In SQL, we're interested in storing facts in tables (a.k.a relations).
What Codd asked for was:
Rule 3: Systematic treatment of null values:
The DBMS must allow each field to remain null (or empty). Specifically, it must support a representation of "missing information and inapplicable information" that is systematic, distinct from all regular values (for example, "distinct from zero or any other number", in the case of numeric values), and independent of data type. It is also implied that such representations must be manipulated by the DBMS in a systematic way.
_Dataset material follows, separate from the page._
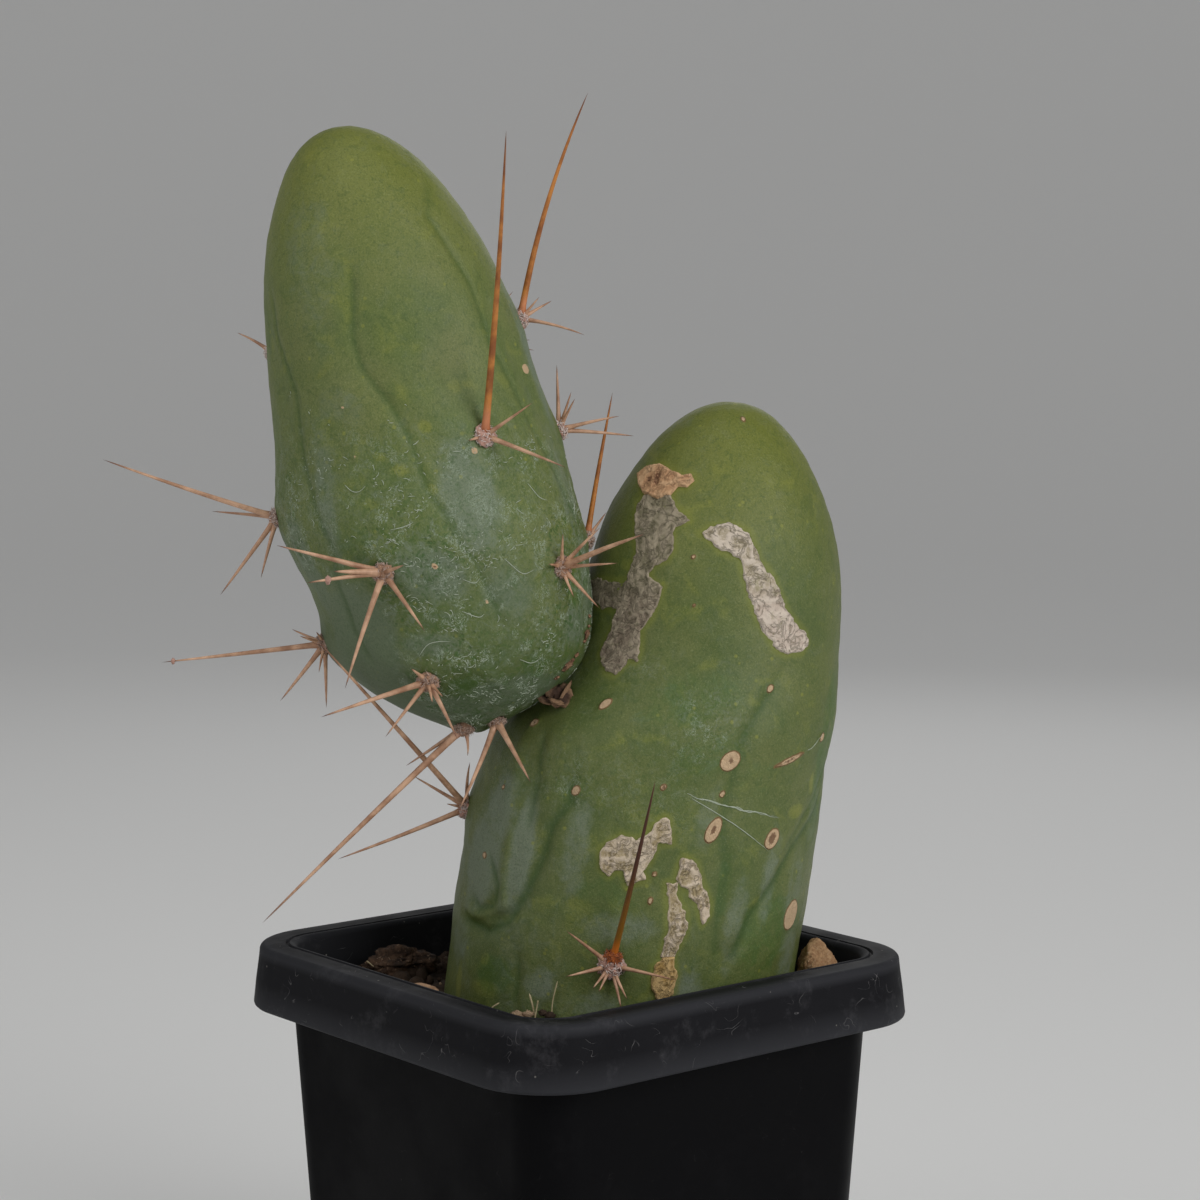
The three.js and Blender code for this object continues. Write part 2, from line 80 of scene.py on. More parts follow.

What we've ended up with is three-valued logic (as #zmbq stated). Why is it this way?
We have two items that we're trying to compare for equality. Are they equal? Well, it turns out that we don't (yet) know what item 1 is, and we don't (yet) know what item 2 is (both are NULL). They might be equal. They might be unequal. It would be equally wrong to answer the equality comparison with either TRUE or FALSE. So we answer UNKNOWN.
In other languages, null is usually used with pointers (or references in languages without pointers, but notably not C++), to indicate that the pointer does not, at this time, point to anything.
Welcome to Three Valued Logic, where everything can be true, false or unknown.
The value of the null==null is not true, and it's not false, it's unknown...
but I don't understand why NULL in this instance is considered "UNKNOWN" and not
empty/uninitialised/nothing
?? What is there not to understand. It is like that BECAUSE IT WAS DEFINED LIKE THAT. Someone had the idea it is like that. It was put into the standard.
Yes, this is a little recursive, but quite often design decisions run like that.
This has more to do with arithmetics. Sum of 20 rows with one Null is Null - how would you treat it as unknown? C# etc. react with an exception, but that gets in your way when doing statistical analysis. Uknonwn values have tto move all they come in contact with into unknown, and no unknown is ever the same.